REQUIRED TASK: Your task is to quote exactly the run of lines that starts at the line containing "floor_panel();" and ends at the line containing "the plain model", including both.

EXTRACTED INFORMATION:
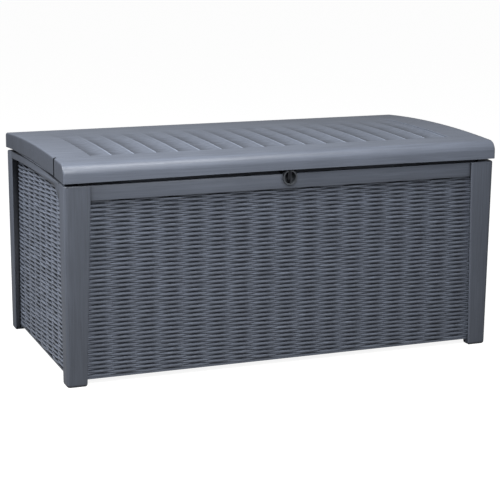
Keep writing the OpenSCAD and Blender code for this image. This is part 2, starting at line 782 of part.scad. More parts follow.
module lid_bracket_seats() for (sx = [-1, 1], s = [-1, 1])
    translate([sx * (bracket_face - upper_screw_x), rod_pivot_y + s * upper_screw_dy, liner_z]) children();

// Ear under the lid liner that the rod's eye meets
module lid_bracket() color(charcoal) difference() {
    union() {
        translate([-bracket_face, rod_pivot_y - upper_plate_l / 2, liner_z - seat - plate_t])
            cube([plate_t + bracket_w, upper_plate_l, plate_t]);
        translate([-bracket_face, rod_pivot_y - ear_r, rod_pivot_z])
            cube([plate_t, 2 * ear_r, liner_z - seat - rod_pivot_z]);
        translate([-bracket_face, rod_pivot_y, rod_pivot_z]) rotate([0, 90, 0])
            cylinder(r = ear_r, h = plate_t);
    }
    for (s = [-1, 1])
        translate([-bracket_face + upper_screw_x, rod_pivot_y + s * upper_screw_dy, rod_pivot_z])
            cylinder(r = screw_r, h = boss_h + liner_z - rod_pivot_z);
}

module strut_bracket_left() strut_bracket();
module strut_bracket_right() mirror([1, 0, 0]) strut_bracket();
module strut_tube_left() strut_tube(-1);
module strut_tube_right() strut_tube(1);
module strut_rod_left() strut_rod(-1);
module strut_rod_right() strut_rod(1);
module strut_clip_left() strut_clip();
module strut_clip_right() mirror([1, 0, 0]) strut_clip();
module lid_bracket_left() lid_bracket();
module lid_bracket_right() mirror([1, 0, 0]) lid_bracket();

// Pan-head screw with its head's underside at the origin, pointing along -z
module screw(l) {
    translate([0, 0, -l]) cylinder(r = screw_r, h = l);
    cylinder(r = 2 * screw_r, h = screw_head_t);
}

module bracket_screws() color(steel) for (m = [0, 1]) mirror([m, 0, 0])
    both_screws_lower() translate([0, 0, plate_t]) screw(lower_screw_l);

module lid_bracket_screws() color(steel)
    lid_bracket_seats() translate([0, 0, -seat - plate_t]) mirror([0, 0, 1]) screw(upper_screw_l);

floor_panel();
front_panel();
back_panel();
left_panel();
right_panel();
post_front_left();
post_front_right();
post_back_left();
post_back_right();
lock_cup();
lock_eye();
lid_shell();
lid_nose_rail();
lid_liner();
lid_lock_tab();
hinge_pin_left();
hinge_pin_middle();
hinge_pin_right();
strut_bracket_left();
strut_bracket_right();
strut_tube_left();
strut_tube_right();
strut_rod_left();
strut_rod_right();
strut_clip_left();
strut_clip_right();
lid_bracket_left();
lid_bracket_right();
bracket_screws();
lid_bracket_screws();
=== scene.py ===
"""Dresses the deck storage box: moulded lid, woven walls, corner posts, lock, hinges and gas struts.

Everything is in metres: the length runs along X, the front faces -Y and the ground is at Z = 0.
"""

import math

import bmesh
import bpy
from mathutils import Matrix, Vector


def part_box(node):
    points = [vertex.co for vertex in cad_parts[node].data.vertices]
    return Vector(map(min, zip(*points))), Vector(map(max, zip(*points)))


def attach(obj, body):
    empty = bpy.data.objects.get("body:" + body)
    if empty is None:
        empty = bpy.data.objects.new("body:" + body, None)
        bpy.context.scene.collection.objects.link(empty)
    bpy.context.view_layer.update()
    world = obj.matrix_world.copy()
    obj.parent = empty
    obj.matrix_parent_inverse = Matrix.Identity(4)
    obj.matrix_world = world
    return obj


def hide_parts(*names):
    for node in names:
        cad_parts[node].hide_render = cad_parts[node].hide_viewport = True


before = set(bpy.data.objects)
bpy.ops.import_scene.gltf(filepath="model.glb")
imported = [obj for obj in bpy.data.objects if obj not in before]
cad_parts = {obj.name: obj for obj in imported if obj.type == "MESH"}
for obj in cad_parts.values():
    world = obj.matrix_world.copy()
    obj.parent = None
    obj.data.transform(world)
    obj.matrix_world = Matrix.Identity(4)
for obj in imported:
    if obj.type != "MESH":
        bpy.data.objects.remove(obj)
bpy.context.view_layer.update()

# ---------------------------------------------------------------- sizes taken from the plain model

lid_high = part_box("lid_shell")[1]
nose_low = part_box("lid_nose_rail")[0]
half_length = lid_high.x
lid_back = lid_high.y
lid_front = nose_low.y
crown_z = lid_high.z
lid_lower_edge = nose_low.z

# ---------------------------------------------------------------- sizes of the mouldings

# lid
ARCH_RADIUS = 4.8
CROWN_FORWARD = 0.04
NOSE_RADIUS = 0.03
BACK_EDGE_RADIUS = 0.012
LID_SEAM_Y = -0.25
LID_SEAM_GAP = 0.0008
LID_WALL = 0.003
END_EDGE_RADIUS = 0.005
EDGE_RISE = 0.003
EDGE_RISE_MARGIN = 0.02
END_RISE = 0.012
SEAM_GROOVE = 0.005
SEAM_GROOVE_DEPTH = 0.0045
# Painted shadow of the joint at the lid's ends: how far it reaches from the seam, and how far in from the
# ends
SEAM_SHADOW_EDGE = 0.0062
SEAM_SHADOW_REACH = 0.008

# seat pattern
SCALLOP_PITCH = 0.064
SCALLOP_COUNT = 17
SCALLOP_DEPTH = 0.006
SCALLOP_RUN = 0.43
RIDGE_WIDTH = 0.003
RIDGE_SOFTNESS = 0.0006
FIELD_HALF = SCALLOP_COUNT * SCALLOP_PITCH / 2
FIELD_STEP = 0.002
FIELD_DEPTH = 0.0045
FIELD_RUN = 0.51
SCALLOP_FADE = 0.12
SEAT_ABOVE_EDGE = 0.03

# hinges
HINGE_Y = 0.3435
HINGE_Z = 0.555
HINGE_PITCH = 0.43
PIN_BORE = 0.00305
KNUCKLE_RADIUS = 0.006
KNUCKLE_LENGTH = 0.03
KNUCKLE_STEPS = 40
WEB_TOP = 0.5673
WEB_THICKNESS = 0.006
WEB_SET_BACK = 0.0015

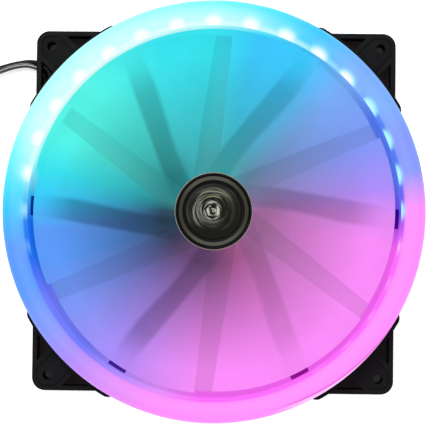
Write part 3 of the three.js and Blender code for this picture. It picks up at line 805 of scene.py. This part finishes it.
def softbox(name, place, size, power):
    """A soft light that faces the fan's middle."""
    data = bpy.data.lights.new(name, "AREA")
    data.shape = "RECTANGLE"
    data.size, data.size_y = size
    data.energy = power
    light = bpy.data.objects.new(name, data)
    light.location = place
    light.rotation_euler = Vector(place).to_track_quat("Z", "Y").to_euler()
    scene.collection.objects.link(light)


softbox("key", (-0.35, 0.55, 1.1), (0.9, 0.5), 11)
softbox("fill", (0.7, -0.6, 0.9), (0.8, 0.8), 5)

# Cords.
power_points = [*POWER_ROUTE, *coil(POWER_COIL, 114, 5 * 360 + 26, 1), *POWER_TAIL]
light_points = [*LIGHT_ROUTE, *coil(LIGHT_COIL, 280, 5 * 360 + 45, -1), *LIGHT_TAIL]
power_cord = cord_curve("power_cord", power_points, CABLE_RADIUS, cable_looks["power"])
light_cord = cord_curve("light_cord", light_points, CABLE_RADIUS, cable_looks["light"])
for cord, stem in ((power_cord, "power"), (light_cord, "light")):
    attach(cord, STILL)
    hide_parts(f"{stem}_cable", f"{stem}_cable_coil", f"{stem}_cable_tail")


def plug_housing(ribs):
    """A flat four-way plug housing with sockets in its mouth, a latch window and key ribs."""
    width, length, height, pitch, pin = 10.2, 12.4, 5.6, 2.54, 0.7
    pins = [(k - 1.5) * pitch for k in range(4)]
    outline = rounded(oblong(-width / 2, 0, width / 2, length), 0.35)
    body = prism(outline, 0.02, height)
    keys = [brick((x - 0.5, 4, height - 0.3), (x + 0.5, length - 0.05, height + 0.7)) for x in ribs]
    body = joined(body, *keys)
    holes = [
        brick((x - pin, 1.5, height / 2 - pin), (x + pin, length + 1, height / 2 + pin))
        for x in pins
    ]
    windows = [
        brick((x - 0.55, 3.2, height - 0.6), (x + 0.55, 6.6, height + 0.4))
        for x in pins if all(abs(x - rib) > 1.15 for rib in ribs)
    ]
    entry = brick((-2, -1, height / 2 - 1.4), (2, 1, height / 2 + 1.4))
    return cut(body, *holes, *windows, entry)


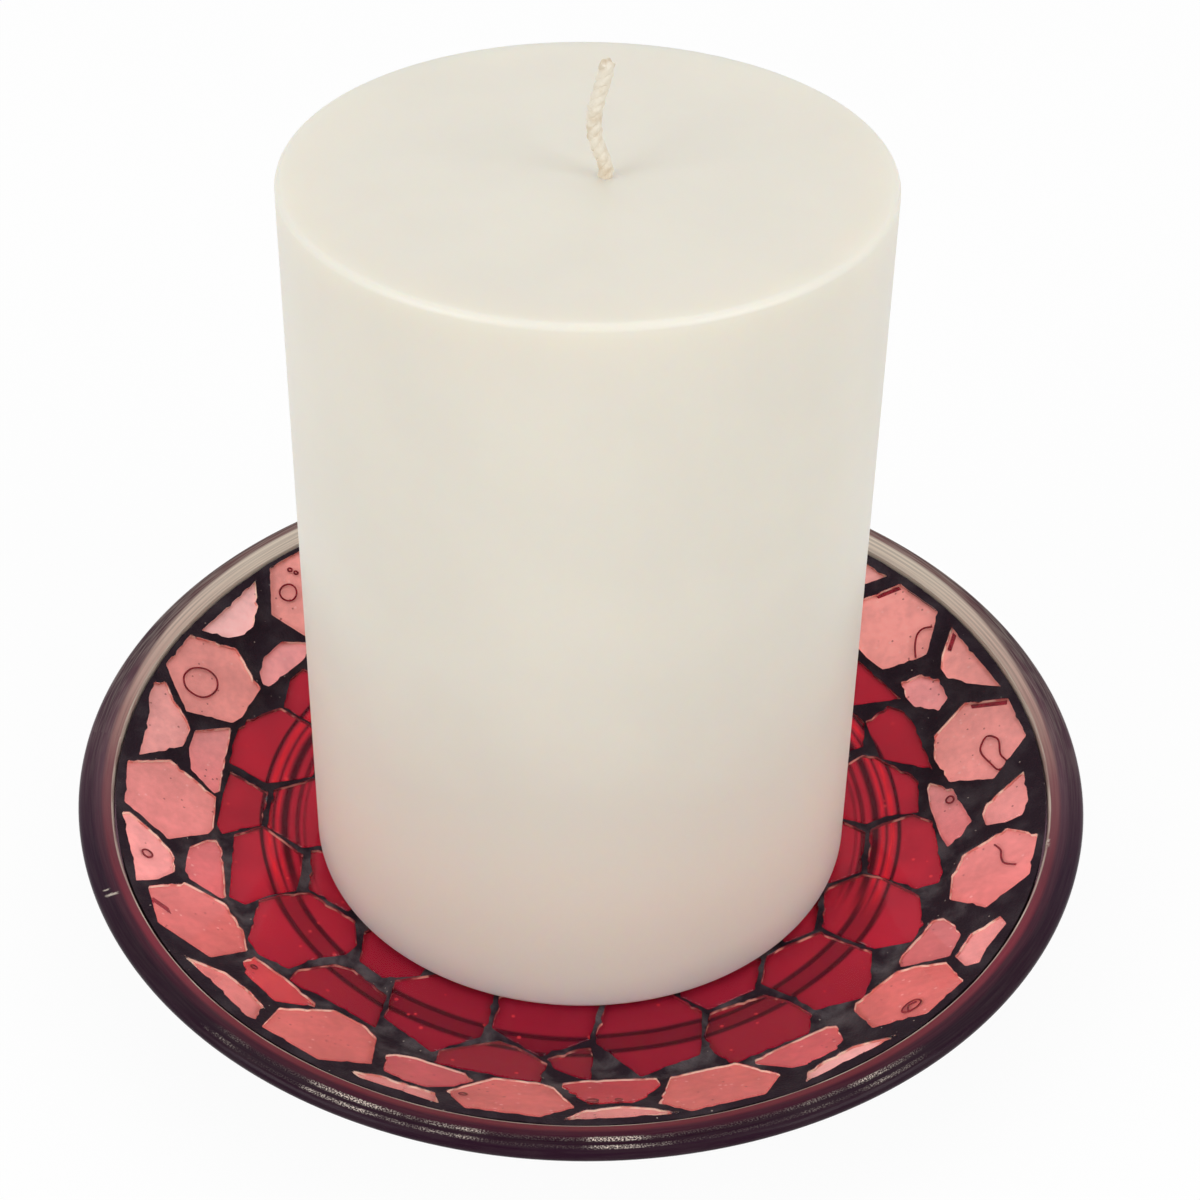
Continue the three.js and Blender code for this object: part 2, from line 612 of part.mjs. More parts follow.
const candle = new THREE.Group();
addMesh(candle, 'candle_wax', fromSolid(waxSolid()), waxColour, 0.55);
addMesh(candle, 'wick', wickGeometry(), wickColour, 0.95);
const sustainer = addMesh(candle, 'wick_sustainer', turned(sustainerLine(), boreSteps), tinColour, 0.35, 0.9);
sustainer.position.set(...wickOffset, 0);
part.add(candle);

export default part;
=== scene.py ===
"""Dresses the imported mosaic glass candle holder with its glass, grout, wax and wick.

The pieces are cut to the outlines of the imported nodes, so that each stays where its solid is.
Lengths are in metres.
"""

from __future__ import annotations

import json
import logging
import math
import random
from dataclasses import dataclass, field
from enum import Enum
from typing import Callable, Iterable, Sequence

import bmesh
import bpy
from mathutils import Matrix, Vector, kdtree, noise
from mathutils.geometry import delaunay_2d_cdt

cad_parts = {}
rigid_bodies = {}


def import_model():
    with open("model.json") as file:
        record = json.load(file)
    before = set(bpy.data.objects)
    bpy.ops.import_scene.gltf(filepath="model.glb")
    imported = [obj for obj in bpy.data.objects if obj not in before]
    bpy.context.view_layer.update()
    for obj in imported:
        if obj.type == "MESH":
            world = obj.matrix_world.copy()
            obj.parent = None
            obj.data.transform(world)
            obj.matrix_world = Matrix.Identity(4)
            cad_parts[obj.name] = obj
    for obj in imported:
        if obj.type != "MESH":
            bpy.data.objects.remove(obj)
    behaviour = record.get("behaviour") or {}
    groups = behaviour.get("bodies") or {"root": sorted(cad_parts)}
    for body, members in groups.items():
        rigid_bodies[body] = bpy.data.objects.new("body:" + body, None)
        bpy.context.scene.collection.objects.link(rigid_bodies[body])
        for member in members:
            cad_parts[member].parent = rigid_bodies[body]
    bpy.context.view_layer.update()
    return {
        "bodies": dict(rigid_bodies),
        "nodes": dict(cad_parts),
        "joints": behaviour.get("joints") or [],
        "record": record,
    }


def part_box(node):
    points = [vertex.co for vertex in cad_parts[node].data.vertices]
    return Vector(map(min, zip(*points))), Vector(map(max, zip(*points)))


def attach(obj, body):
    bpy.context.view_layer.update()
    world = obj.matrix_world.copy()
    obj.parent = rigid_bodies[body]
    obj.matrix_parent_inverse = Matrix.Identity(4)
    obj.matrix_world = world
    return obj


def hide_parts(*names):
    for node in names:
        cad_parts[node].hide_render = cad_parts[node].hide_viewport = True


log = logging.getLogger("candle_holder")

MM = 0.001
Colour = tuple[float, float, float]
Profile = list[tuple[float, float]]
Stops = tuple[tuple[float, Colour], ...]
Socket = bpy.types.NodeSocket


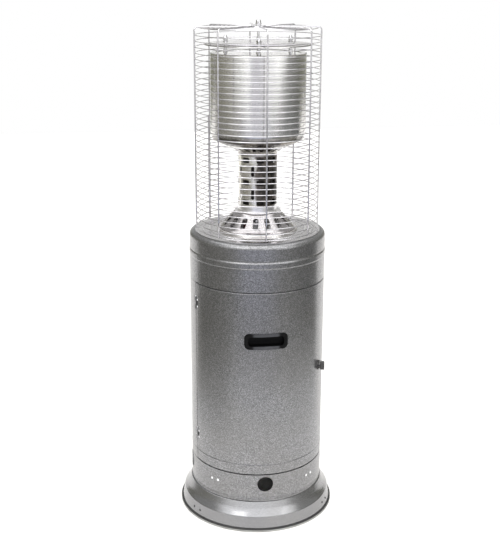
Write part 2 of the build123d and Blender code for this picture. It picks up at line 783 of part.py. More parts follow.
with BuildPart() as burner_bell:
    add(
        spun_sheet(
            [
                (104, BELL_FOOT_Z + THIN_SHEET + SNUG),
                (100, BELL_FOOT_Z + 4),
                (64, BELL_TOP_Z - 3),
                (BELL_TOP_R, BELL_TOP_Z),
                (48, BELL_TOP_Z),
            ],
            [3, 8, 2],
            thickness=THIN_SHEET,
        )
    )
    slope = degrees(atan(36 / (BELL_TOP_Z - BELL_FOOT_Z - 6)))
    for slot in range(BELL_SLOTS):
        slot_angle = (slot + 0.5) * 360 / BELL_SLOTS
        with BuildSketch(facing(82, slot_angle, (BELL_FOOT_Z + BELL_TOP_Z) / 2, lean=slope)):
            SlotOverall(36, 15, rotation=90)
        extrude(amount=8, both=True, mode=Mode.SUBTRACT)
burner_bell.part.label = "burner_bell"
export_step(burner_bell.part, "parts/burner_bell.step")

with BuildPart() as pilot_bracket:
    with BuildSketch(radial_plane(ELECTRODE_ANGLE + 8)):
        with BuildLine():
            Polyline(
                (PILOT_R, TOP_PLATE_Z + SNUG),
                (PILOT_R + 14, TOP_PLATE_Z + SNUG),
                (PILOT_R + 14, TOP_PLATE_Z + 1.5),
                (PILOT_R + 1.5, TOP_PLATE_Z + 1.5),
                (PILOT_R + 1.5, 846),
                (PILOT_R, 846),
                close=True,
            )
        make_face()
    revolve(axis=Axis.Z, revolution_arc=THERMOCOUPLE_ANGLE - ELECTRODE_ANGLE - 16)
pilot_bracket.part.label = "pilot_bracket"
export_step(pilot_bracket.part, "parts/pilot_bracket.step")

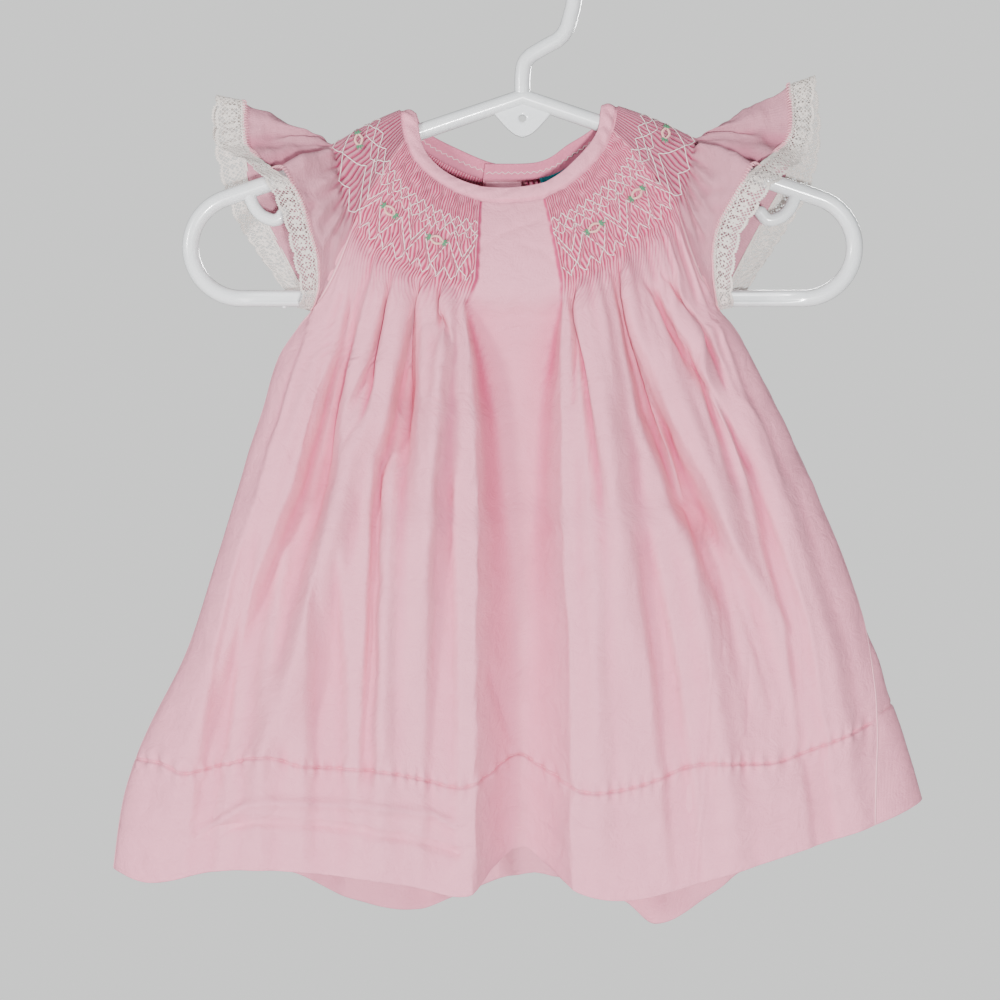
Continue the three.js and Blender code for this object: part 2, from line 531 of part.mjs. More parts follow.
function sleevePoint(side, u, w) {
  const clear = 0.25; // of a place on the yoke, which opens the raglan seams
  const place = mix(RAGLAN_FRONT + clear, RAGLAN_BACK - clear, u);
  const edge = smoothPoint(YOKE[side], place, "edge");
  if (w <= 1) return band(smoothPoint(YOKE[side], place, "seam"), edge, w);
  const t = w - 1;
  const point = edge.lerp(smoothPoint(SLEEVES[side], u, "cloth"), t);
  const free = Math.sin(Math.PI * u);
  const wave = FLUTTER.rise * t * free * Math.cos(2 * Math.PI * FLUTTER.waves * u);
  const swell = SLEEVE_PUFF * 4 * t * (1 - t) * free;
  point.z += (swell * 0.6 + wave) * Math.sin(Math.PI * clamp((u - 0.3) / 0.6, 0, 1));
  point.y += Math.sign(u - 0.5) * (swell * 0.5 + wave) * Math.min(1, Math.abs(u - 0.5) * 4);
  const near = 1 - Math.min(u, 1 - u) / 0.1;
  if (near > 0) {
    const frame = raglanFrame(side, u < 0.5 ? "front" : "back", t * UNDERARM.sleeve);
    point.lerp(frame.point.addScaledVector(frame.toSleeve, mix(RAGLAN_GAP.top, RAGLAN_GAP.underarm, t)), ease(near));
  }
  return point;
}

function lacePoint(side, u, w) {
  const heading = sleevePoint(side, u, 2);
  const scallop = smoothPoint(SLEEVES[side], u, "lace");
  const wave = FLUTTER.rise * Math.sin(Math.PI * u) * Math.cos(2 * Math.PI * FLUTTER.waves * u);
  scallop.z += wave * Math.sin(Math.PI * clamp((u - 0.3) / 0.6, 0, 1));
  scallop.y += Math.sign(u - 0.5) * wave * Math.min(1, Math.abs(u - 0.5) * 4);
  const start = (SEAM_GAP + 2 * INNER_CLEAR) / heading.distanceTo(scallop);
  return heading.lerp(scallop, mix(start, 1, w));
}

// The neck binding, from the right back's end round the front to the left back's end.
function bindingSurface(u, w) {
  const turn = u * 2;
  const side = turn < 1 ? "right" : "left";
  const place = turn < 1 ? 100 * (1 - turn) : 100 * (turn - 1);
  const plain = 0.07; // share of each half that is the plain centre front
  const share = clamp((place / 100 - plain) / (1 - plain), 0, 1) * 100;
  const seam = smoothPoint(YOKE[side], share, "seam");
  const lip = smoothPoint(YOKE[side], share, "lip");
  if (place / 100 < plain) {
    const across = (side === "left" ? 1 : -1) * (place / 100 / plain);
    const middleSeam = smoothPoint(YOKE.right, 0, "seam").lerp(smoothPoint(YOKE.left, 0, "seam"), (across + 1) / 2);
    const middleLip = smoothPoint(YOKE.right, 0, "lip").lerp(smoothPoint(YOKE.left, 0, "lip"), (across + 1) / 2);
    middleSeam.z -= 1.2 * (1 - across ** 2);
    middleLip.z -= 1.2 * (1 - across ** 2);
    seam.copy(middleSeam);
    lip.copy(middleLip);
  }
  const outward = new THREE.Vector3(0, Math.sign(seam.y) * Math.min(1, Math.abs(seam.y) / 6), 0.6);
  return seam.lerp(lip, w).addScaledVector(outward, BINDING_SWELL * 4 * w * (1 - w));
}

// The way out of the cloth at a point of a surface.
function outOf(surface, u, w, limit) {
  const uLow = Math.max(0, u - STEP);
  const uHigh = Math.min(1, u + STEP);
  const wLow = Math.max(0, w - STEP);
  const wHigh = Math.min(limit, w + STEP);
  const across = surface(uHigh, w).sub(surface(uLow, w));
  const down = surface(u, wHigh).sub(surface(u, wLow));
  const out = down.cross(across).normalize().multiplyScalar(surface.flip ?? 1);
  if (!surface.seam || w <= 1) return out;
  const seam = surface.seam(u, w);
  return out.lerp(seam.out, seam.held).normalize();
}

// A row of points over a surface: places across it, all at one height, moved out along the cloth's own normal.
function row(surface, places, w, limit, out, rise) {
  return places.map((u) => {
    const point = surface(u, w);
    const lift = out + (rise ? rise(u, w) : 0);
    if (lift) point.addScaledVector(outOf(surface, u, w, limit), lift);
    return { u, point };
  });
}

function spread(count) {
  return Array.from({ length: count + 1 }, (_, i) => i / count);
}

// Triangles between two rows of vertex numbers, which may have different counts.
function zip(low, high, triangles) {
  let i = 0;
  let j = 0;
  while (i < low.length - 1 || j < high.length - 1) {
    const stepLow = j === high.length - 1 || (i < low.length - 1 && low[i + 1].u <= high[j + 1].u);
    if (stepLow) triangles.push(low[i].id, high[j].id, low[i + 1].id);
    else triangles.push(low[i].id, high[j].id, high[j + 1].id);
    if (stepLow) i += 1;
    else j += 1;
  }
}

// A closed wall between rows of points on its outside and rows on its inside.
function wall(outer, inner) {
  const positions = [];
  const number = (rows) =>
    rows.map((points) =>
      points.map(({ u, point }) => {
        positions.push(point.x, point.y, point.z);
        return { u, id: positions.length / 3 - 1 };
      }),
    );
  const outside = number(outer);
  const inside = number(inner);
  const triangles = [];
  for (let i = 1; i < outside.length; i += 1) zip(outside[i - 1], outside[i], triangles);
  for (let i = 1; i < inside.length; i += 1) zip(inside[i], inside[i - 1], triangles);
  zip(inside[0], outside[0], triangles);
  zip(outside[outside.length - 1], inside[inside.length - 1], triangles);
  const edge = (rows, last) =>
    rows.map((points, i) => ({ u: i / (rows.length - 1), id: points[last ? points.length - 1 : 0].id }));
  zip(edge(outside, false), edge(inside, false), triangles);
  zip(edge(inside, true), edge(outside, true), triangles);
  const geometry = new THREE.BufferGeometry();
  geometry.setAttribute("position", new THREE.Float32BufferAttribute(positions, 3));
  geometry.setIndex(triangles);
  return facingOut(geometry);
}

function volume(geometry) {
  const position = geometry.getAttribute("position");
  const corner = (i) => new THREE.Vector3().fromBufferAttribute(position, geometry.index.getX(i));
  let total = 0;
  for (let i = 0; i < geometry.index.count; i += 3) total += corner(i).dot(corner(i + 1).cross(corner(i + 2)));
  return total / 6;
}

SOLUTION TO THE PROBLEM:
floor_panel();
front_panel();
back_panel();
left_panel();
right_panel();
post_front_left();
post_front_right();
post_back_left();
post_back_right();
lock_cup();
lock_eye();
lid_shell();
lid_nose_rail();
lid_liner();
lid_lock_tab();
hinge_pin_left();
hinge_pin_middle();
hinge_pin_right();
strut_bracket_left();
strut_bracket_right();
strut_tube_left();
strut_tube_right();
strut_rod_left();
strut_rod_right();
strut_clip_left();
strut_clip_right();
lid_bracket_left();
lid_bracket_right();
bracket_screws();
lid_bracket_screws();
=== scene.py ===
"""Dresses the deck storage box: moulded lid, woven walls, corner posts, lock, hinges and gas struts.

Everything is in metres: the length runs along X, the front faces -Y and the ground is at Z = 0.
"""

import math

import bmesh
import bpy
from mathutils import Matrix, Vector


def part_box(node):
    points = [vertex.co for vertex in cad_parts[node].data.vertices]
    return Vector(map(min, zip(*points))), Vector(map(max, zip(*points)))


def attach(obj, body):
    empty = bpy.data.objects.get("body:" + body)
    if empty is None:
        empty = bpy.data.objects.new("body:" + body, None)
        bpy.context.scene.collection.objects.link(empty)
    bpy.context.view_layer.update()
    world = obj.matrix_world.copy()
    obj.parent = empty
    obj.matrix_parent_inverse = Matrix.Identity(4)
    obj.matrix_world = world
    return obj


def hide_parts(*names):
    for node in names:
        cad_parts[node].hide_render = cad_parts[node].hide_viewport = True


before = set(bpy.data.objects)
bpy.ops.import_scene.gltf(filepath="model.glb")
imported = [obj for obj in bpy.data.objects if obj not in before]
cad_parts = {obj.name: obj for obj in imported if obj.type == "MESH"}
for obj in cad_parts.values():
    world = obj.matrix_world.copy()
    obj.parent = None
    obj.data.transform(world)
    obj.matrix_world = Matrix.Identity(4)
for obj in imported:
    if obj.type != "MESH":
        bpy.data.objects.remove(obj)
bpy.context.view_layer.update()

# ---------------------------------------------------------------- sizes taken from the plain model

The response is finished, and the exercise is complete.